Dewan Pers, sebagai lembaga independen yang dibentuk berdasarkan UU Pers, memiliki peran strategis dalam menangani pelanggaran etika, memberikan saran, serta melindungi wartawan dari ancaman atau tindakan represif yang dapat mengganggu kinerja jurnalistik.
“Dewan Pers mampu memberikan perlindungan secara nyata. Hal ini menjadi bukti konkret bahwa Undang-Undang Pers telah memberikan perlindungan hukum bagi wartawan, tidak hanya berdasarkan pasal 8 saja, tetapi juga melalui institusi yang telah dibentuk secara sah dan berfungsi secara konsisten dalam melindungi profesi jurnalistik,” katanya.
Lebih lanjut, Rudianto mengatakan peran besar pers dalam demokrasi harus diiringi dengan tanggung jawab dan profesionalisme, terutama di tengah era disrupsi informasi yang ditandai dengan pesatnya perkembangan teknologi digital, penyebaran hoaks, dan manipulasi narasi. Ia menekankan bahwa pers tidak cukup hanya berpegang pada prinsip kemerdekaan, kebebasan, dan independensi semata, namun juga harus disertai tanggung jawab terhadap kebenaran informasi, keadilan, dan kepentingan publik.
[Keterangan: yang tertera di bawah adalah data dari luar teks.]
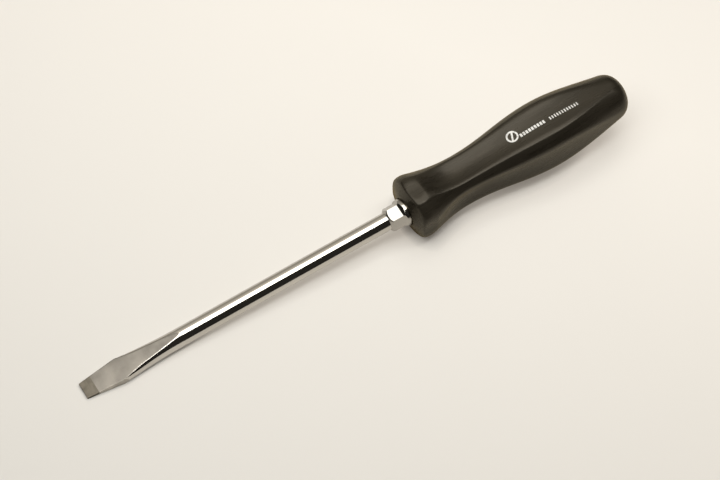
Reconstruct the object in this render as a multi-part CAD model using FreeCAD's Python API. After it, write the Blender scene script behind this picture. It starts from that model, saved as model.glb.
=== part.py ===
import FreeCAD, Part
import math
import os

# Keystone-tip slotted screwdriver with a hexagonal bolster and a fluted, moulded handle.
# Millimetres. The origin is the centre of the blade's end face. +X runs along the tool from
# the tip to the butt, and +Z is square to the flat faces of the tip.

V = FreeCAD.Vector
AXIS = V(1, 0, 0)
CENTRE = V(0, 0, 0)

# Blade: one steel forging, with a ground tip, a round shank and a tang inside the handle.
shank_diameter = 7.9375          # 5/16 inch bar
blade_reach = 152.4              # 6 inches, from the tip to the front of the handle
tip_thickness = 1.1
tip_width = 7.4
tip_edge_break = 0.15            # small chamfer round the end face
corner_round = 0.35              # buffed corners between the flat faces, the sides and the flare
face_half_angle = 4.4            # slope of each flat face, degrees
side_angle = 5.35                # slope of each ground side, degrees
flare_length = 44.0              # from the end face to where the forged flare meets the bar
flare_radius = 235.0             # radius of the flare's outline

# Tang: the end of the bar, with a pair of wings swaged out of it that key it in the handle.
tang_length = 70.0               # part of the bar inside the handle
tang_end_chamfer = 1.2
wing_start = 16.0                # behind the front of the handle
wing_length = 12.0
wing_height = 1.33               # each wing stands this far out of the bar
wing_thickness = 2.6
wing_ramp = 3.0                  # each end of a wing slopes back to the bar
swage_depth = 0.6                # how far the bar is flattened between the wings

# Bolster: a steel hexagon with a round collar, pressed on the shank against the handle.
hex_wall = 0.79375               # 1/32 inch of steel over the bar at each flat: a 3/8 inch hexagon
hex_turn = 11.0                  # from +Z towards -Y, degrees
bolster_nose = 8.9               # from the front of the handle to the front of the nose
nose_wall = 0.12                 # width of the flat ring at the front of the nose
nose_crown = 0.06                # bulge of the nose's 45 degree outline, each way
collar_step = 0.65               # the collar stands this far outside the hexagon's corners
collar_front = 1.45              # from the front of the handle to the front of the collar's rim
collar_edge_round = 0.3          # on the back rim
seat_depth = 0.8                 # how far the collar is let into the handle
seat_gap = 0.15                  # radial clearance round the collar in its seat
bolster_fit = 0.0                # radial clearance on the shank: a press fit, line to line

# Handle: each reach is measured from the front of the handle.
handle_length = 110.8
front_land = 0.6                 # flat ring on the front face, round the bolster's seat
shoulder_reach = 1.75            # the front slopes back from that ring as a shallow cone
shoulder_radius = 12.4
shoulder_pull = 1.3              # the pulls are the lengths of the outline's tangents
crest_pull = 2.3
flange_radius = 14.05
flange_reach = 5.2
flange_pull = 2.9
neck_pull = 13.8
neck_radius = 10.95
neck_reach = 28.1
belly_radius = 15.0
belly_reach = 70.5
belly_pull = 16.0
taper_pull = 11.0
butt_radius = 10.5
butt_reach = 103.7               # where the side turns into the domed end
butt_taper = 9.0                 # slope of the side where the dome starts, degrees
dome_fullness = 0.65             # 0.55 is a quarter ellipse, and more is squarer

# Flutes: four shallow hollows with floors that follow the handle's outline.
flute_count = 4
rim_depth = 1.6                  # depth of the flute's floor below the flange, neck and belly
neck_depth = 2.7
belly_depth = 2.85
rim_run = 2.8                    # the floor stays at rim depth this far past the flange
rim_pull = 2.2
neck_lead = 1.6                  # the floor is lowest this far in front of the neck
neck_floor_pull = 9.0
butt_floor = 9.5
butt_floor_pull = 17.0
butt_floor_taper = 6.7           # slope of the floor at the butt, degrees
rim_hollow_radius = 80.0         # radius of the flute across the handle, at the same places
neck_hollow_radius = 23.0
belly_hollow_radius = 62.0
butt_hollow_radius = 90.0
ridge_round = 1.2                # rounding of the ridges between the flutes and the lands
flute_half_width = 12.0          # half width of the cutter, well past the ridges
sections_per_span = 4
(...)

“Pers tidak cukup hanya berpegang pada prinsip kemerdekaan, kebebasan, dan independensi semata, namun juga harus disertai tanggung jawab,” ujarnya mengutip pertimbangan Mahkamah Konstitusi dalam putusan Nomor 38/PUU-XIX/2021, yang menekankan bahwa kemerdekaan pers harus sejalan dengan tanggung jawab sosial dan etika profesi.
Dalam konteks ini, perlindungan hukum bagi wartawan bukan berarti kebebasan mutlak dari kritik atau pertanggungjawaban, melainkan jaminan bahwa mereka dapat bekerja secara aman dan bebas dari intimidasi, tanpa mengurangi kewajiban mereka untuk bertindak secara profesional dan akuntabel.
Atas dasar itu, DPR meminta MK menolak seluruh permohonan uji materi Iwakum dan menyatakan Pasal 8 UU Pers tetap memiliki kekuatan hukum mengikat, karena pasal tersebut telah sesuai dengan konsep negara hukum, menjaga keseimbangan antara kebebasan pers dan tanggung jawab hukum, serta menjamin perlindungan yang proporsional bagi wartawan tanpa mengorbankan kepentingan hukum umum.
“DPR RI memohon agar Mahkamah Konstitusi menolak permohonan a quo untuk seluruhnya dan menyatakan Pasal 8 Undang-Undang Nomor 40 Tahun 1999 tentang Pers tidak bertentangan dengan UUD 1945,” pungkas Rubianto.